• _Given problem_
Quote the lines exactly, starting with the line that contains "What OpenSCAD source" and ending with the line that contains "page_corner_r = 5; // [2:0.5:12]", and leave out all other lines.

— start Input material —

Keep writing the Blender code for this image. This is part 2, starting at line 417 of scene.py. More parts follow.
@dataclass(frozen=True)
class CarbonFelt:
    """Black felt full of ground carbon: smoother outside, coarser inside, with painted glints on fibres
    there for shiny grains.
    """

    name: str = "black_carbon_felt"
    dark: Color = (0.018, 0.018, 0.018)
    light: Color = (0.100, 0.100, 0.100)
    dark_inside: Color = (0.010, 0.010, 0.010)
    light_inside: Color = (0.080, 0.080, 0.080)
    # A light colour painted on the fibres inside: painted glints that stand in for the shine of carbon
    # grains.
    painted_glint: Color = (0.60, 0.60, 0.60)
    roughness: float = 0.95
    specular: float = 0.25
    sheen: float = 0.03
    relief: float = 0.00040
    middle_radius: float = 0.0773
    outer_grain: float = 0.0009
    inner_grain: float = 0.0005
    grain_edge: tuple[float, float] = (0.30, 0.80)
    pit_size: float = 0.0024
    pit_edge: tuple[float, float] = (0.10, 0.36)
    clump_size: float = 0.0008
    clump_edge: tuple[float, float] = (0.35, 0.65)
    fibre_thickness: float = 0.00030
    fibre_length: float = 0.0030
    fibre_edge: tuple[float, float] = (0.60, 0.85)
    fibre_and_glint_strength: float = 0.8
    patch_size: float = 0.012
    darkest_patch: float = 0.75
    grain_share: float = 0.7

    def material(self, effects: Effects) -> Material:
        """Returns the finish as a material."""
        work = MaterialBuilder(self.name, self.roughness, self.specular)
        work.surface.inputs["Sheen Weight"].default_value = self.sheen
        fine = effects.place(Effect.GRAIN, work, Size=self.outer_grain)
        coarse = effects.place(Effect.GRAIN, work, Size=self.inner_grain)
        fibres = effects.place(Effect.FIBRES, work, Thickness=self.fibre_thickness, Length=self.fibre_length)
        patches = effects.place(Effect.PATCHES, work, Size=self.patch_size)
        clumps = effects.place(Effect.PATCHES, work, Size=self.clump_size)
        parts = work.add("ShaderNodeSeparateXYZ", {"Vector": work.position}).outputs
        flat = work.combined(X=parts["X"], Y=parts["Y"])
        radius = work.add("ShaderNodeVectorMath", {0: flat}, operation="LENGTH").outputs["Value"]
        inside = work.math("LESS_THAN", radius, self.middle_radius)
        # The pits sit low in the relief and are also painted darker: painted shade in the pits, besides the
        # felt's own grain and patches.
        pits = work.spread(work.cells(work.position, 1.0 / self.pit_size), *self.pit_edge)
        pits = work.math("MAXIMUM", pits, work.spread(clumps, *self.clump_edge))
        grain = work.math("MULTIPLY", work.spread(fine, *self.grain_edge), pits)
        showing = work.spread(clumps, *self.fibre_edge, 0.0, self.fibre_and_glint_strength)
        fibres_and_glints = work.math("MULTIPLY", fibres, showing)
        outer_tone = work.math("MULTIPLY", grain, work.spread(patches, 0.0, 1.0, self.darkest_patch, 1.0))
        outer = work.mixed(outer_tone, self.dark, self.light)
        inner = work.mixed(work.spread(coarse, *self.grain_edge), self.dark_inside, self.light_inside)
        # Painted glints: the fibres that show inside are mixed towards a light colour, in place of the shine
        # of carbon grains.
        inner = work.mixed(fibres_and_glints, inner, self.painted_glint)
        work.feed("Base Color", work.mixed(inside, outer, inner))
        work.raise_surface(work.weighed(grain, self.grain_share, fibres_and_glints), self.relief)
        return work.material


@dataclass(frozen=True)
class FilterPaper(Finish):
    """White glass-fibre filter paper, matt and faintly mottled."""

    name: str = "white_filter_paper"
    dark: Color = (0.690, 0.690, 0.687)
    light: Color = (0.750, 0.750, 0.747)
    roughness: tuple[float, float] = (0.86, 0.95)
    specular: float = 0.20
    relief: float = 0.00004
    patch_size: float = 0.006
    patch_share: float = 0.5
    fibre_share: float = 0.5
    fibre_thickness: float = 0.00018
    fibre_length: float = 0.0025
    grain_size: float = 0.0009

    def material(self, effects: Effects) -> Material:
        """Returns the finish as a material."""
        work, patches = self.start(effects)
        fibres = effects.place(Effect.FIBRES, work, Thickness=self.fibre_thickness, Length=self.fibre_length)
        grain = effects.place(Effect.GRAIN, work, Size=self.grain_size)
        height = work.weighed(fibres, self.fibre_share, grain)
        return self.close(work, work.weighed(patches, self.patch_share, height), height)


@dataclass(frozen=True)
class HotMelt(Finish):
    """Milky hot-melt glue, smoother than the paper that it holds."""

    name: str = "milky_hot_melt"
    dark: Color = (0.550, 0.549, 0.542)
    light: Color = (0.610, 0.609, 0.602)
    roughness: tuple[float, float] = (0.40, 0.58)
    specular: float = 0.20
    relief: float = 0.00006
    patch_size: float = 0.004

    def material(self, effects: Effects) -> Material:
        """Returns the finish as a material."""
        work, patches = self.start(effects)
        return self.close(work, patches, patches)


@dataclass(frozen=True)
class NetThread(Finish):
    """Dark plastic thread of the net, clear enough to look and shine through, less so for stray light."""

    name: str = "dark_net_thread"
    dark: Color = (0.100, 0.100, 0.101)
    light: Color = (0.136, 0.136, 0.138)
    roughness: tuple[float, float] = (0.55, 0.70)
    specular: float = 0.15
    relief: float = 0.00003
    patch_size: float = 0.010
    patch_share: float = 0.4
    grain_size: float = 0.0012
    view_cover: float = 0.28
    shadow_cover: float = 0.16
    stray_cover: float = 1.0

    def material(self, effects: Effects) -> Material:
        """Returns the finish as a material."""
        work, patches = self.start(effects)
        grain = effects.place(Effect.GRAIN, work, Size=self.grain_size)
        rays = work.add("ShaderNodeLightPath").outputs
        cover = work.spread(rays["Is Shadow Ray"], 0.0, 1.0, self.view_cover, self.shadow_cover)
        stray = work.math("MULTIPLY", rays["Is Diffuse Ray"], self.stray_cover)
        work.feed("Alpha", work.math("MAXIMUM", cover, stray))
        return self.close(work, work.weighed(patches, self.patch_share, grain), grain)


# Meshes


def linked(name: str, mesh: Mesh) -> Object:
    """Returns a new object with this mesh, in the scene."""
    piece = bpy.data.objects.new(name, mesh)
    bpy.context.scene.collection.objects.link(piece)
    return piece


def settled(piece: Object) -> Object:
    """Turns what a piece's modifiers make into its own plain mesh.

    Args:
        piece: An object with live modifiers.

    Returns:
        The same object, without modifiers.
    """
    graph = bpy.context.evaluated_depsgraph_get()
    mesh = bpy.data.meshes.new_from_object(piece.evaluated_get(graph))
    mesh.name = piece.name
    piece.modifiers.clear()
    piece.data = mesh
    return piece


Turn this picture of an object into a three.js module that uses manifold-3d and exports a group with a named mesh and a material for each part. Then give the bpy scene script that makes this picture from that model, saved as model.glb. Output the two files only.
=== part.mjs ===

— end Input material —
— start Input material —

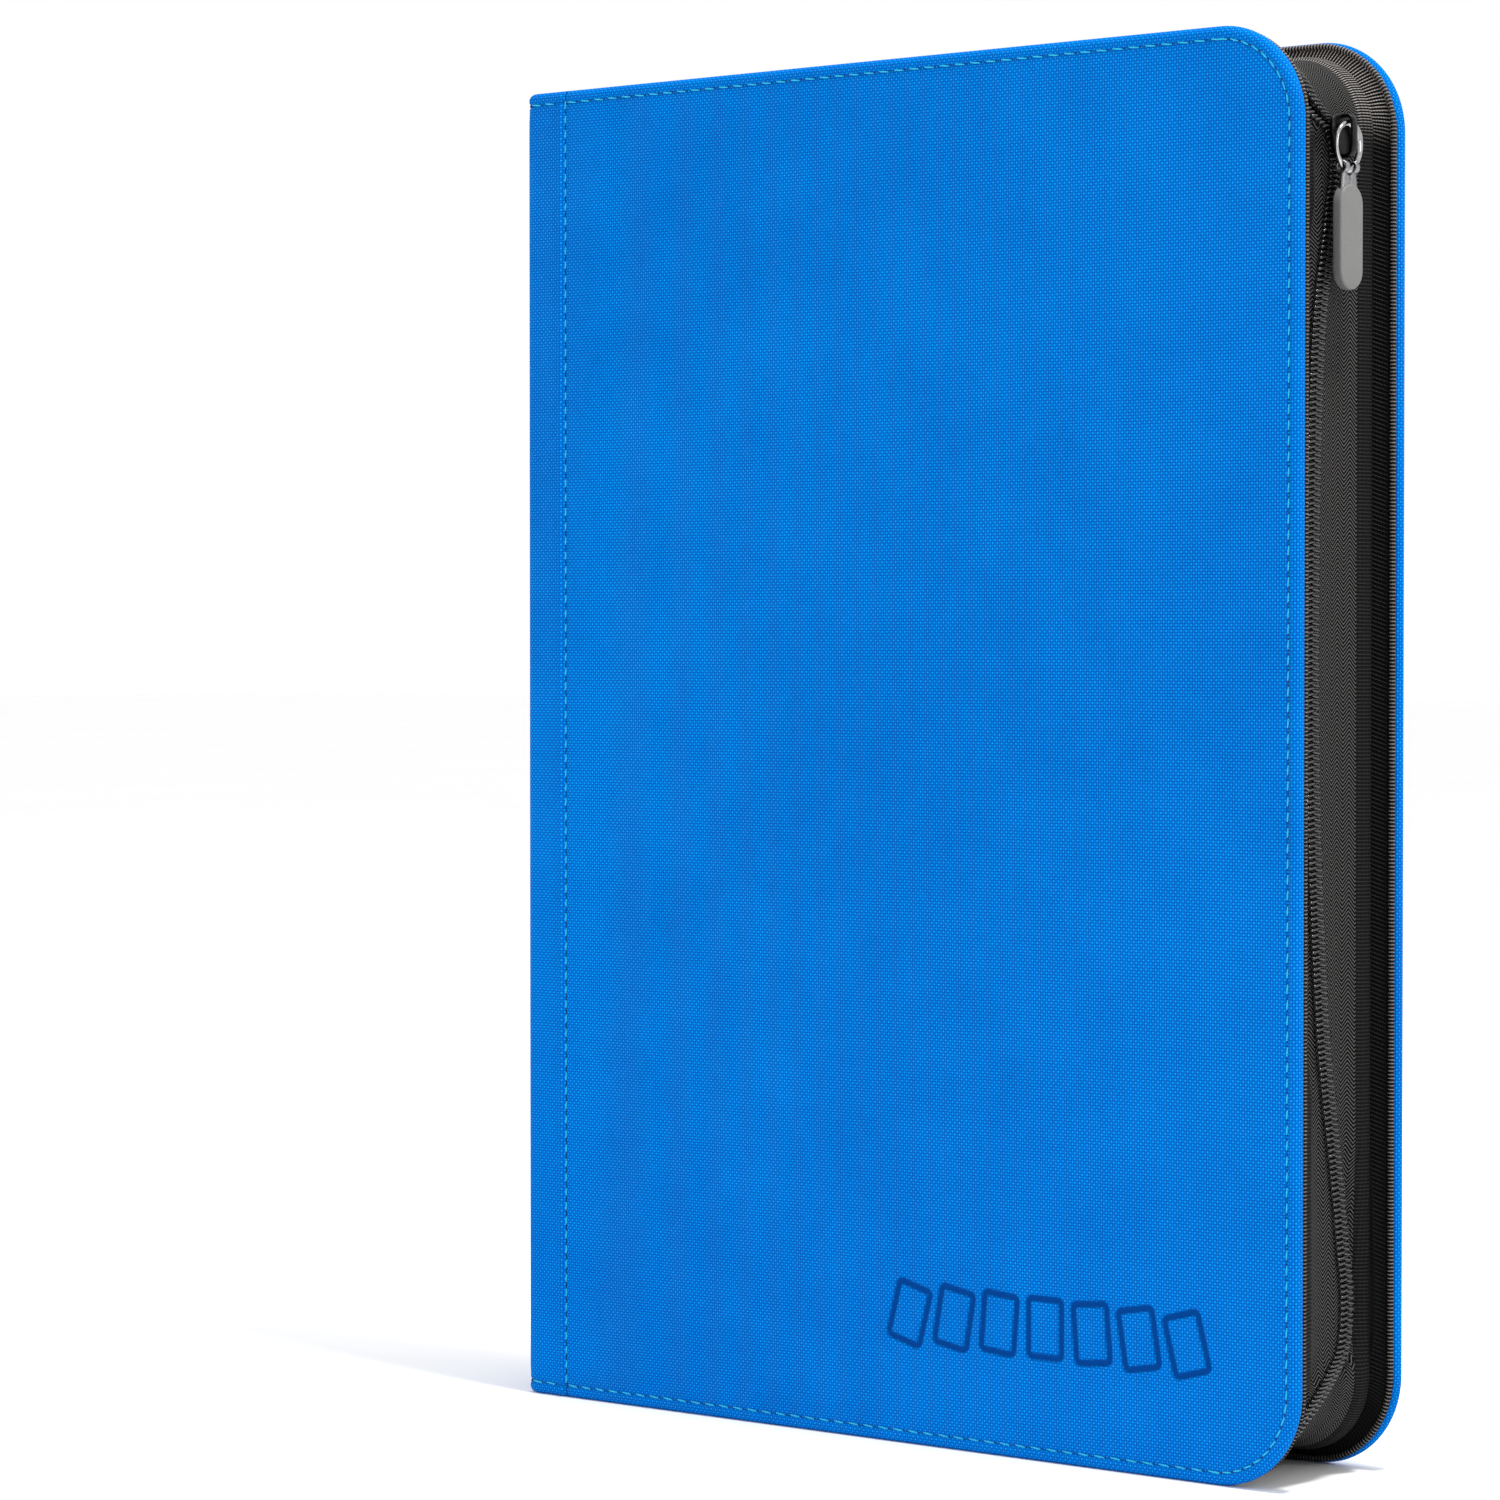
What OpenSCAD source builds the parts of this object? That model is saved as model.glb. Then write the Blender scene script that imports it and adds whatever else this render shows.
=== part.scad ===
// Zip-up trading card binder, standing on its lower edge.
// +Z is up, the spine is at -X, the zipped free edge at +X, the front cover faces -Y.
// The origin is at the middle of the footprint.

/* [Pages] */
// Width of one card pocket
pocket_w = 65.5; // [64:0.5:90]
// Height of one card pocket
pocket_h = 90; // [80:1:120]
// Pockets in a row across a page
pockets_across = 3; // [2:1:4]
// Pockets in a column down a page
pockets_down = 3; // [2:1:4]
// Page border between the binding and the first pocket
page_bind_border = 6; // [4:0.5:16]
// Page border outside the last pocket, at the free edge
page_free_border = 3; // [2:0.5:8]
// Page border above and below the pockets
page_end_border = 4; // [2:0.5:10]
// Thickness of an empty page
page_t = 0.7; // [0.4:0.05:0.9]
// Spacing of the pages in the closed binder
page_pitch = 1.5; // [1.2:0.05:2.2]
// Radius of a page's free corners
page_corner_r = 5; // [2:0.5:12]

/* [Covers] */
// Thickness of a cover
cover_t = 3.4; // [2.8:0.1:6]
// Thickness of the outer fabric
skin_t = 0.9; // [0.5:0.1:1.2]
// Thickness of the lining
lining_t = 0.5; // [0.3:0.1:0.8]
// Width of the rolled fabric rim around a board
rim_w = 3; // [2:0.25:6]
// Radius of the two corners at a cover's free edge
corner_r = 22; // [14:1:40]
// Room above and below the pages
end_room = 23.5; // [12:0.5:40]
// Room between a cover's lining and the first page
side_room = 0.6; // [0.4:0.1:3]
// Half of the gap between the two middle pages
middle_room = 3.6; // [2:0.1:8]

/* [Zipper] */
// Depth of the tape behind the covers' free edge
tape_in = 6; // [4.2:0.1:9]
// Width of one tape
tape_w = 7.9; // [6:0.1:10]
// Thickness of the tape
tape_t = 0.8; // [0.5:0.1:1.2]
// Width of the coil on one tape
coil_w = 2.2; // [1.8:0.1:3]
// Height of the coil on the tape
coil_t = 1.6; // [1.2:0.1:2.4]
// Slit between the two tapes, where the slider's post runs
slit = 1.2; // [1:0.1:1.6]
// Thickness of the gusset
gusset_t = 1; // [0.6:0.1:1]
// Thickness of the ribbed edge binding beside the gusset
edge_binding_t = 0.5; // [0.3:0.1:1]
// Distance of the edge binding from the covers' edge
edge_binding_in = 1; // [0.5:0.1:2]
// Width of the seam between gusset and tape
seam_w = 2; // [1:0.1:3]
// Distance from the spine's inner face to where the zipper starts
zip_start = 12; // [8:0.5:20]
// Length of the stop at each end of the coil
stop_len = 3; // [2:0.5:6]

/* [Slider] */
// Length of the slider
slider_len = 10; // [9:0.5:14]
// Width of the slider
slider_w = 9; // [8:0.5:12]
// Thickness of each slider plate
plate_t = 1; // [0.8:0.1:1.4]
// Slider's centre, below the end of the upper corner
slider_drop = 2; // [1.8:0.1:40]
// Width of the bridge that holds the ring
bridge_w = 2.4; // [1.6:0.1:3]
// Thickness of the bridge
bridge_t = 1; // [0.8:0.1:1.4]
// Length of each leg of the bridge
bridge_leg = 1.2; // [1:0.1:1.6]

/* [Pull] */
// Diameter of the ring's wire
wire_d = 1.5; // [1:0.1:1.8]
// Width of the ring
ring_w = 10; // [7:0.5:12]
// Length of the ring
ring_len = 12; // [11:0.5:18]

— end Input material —

• _The completed task_
What OpenSCAD source builds the parts of this object? That model is saved as model.glb. Then write the Blender scene script that imports it and adds whatever else this render shows.
=== part.scad ===
// Zip-up trading card binder, standing on its lower edge.
// +Z is up, the spine is at -X, the zipped free edge at +X, the front cover faces -Y.
// The origin is at the middle of the footprint.

/* [Pages] */
// Width of one card pocket
pocket_w = 65.5; // [64:0.5:90]
// Height of one card pocket
pocket_h = 90; // [80:1:120]
// Pockets in a row across a page
pockets_across = 3; // [2:1:4]
// Pockets in a column down a page
pockets_down = 3; // [2:1:4]
// Page border between the binding and the first pocket
page_bind_border = 6; // [4:0.5:16]
// Page border outside the last pocket, at the free edge
page_free_border = 3; // [2:0.5:8]
// Page border above and below the pockets
page_end_border = 4; // [2:0.5:10]
// Thickness of an empty page
page_t = 0.7; // [0.4:0.05:0.9]
// Spacing of the pages in the closed binder
page_pitch = 1.5; // [1.2:0.05:2.2]
// Radius of a page's free corners
page_corner_r = 5; // [2:0.5:12]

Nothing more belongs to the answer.